First CoffeeSM bets it’s no coincidence that Norway’s not in the European Union. Having massive North Sea oil reserves lets you thumb your nose at joining the EU for the privilege of enduring blustery French arrogance, complying with whatever ferret-nosed bureaucrats in Brussels dream up to keep everyone on the same developmental pace as the Least Common Denominator and watching your hard-earned income siphoned off to subsidize inefficient French, Greek and Portuguese farmers, especially when your standard of living has been rated #1 in the world by the UN Human Development Program for four years running – if things like cold wind whipped off the ocean in January, long, dark winter days and lutefisk are your idea of Eden.

As one commentator on Norway’s stringent immigration policy puts it, having built such a nice country indigenously “provides a distinct incentive for the country to avoid being lumped with greater Europe.”

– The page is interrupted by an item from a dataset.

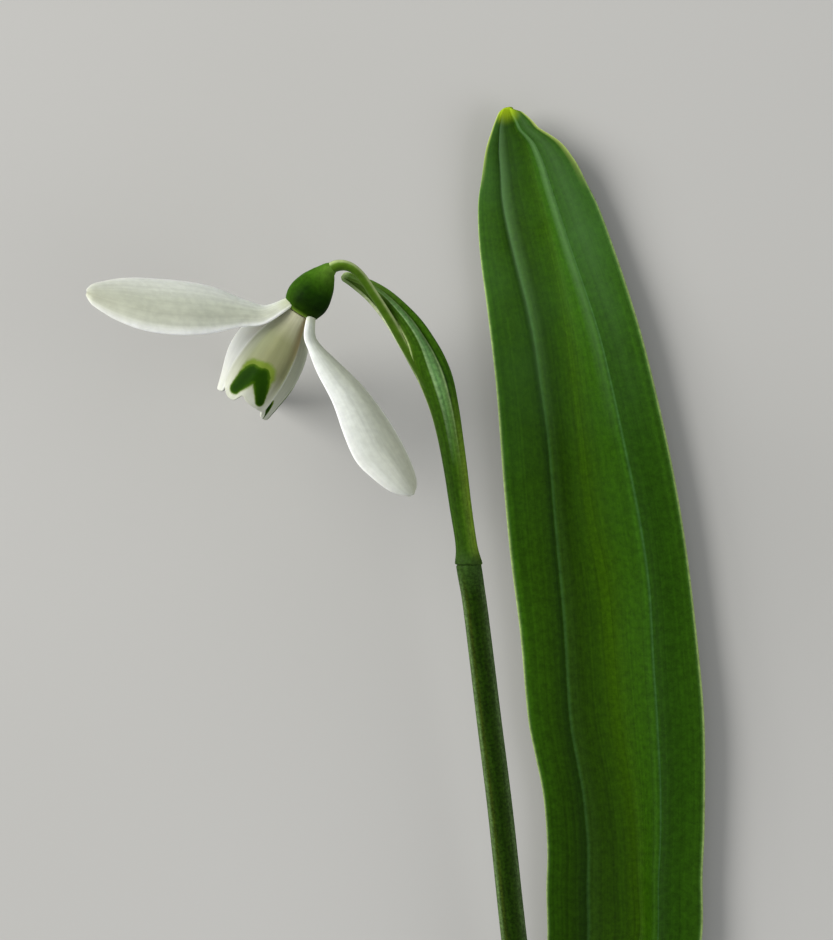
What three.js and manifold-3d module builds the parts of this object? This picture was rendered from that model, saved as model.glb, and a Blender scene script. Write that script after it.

For the past five years, the Ministry had a frame relay network from Equant, but decided that Multi-Protocol Label Switching technology would better meet its global requirements. The ministry was looking for global delivery and local support – when you’re running a worldwide diplomatic network things like a strong support organization capable of delivering true end-to-end management 24/7 at all local sites start to matter.

The Ministry has chosen Equant’s IP VPN Platinum for all sites, which lets them run voice, data and video over the network as well as allocate bandwidth to the different applications. The system also provides connections via satellite integrated with Equant IP VPN, with consistent service levels and local support by own staff even at all satellite-based sites.

Deputy Director General Ove Mo of the Norwegian Ministry of Foreign Affairs called installing the Equant system “a necessary step for developing and rolling out key global projects, such as a new document management system and a fingerprint authentication system to validate passports.”